• [INSTRUCTIONS TO FOLLOW]: Restate word for word the lines of the data below, from the first through the one that has "cad_parts[node].hide_render = cad_parts[node].hide_viewport".

=== RECORDED DATA ===

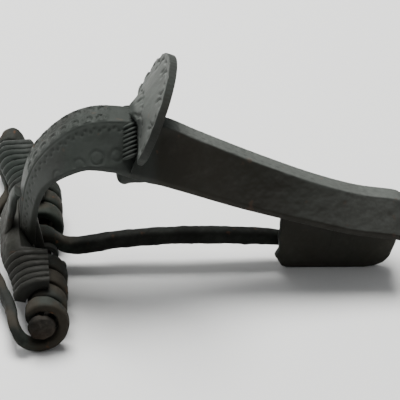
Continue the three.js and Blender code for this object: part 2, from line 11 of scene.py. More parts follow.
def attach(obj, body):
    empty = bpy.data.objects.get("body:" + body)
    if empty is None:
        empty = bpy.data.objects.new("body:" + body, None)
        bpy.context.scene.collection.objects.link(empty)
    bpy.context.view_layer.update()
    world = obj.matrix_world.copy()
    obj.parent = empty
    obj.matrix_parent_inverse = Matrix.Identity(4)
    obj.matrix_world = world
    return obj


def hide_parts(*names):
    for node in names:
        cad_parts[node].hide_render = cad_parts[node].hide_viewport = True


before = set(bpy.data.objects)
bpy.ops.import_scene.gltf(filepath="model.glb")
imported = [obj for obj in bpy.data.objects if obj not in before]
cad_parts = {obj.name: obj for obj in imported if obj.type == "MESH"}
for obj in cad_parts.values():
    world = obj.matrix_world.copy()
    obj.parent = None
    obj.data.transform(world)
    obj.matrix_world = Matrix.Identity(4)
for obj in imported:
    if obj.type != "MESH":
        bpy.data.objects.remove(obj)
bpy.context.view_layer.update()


# THE BOW AND FOOT
# The casting starts as one faceted bar: it rises from the head as a neck, arches over as the bow
# and falls as the foot. Its underside is hollowed, and its facets carry punched ornament.
# Lengths are in millimetres from the ground under the spring's axis, and the frame's zero is at frame_origin
frame_origin = np.array([21.3247, 2.7694, -0.0052])
bow_length = 51.2
bow_height = 27.4
neck_share = 0.068
neck_setback = 3.8
ridge_half = 2.0
bow_half = 6.0
facet_drop = 5.2
bow_wall = 2.1
edge_thickness = 0.8
edge_inset = 0.5
hollow_share = 0.9
foot_turn_run = 6
grid_step = 0.19
# Each row: place along the length, height, then shares of ridge_half, bow_half and facet_drop
bow_rows = np.array([
    [-0.067, 0.212, 0.85, 0.52, 0.27], [-0.068, 0.33, 0.85, 0.53, 0.27], [-0.066, 0.474, 0.9, 0.58, 0.29],
    [-0.057, 0.62, 0.95, 0.68, 0.35], [-0.035, 0.752, 1, 0.82, 0.48], [0.006, 0.865, 1, 0.92, 0.64],
    [0.059, 0.949, 1, 0.98, 0.81], [0.117, 0.99, 1, 1, 0.92], [0.176, 0.995, 0.95, 1, 0.98],
    [0.238, 0.98, 0.85, 0.93, 1.13], [0.324, 0.935, 0.65, 0.82, 1.26], [0.406, 0.862, 0.62, 0.78, 1.17],
    [0.578, 0.716, 0.62, 0.78, 1.0], [0.754, 0.583, 0.6, 0.8, 0.79], [0.875, 0.515, 0.6, 0.82, 0.73],
    [0.984, 0.482, 0.6, 0.83, 0.72], [1, 0.467, 0.55, 0.82, 0.68],
])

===

• [COMPLETE ANSWER]:
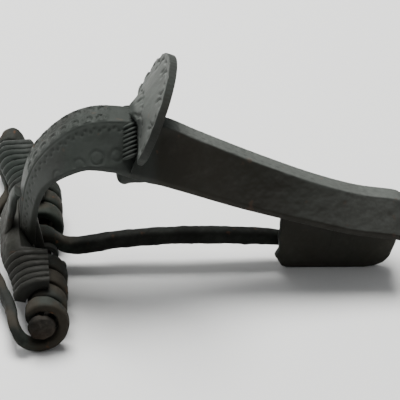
Continue the three.js and Blender code for this object: part 2, from line 11 of scene.py. More parts follow.
def attach(obj, body):
    empty = bpy.data.objects.get("body:" + body)
    if empty is None:
        empty = bpy.data.objects.new("body:" + body, None)
        bpy.context.scene.collection.objects.link(empty)
    bpy.context.view_layer.update()
    world = obj.matrix_world.copy()
    obj.parent = empty
    obj.matrix_parent_inverse = Matrix.Identity(4)
    obj.matrix_world = world
    return obj


def hide_parts(*names):
    for node in names:
        cad_parts[node].hide_render = cad_parts[node].hide_viewport = True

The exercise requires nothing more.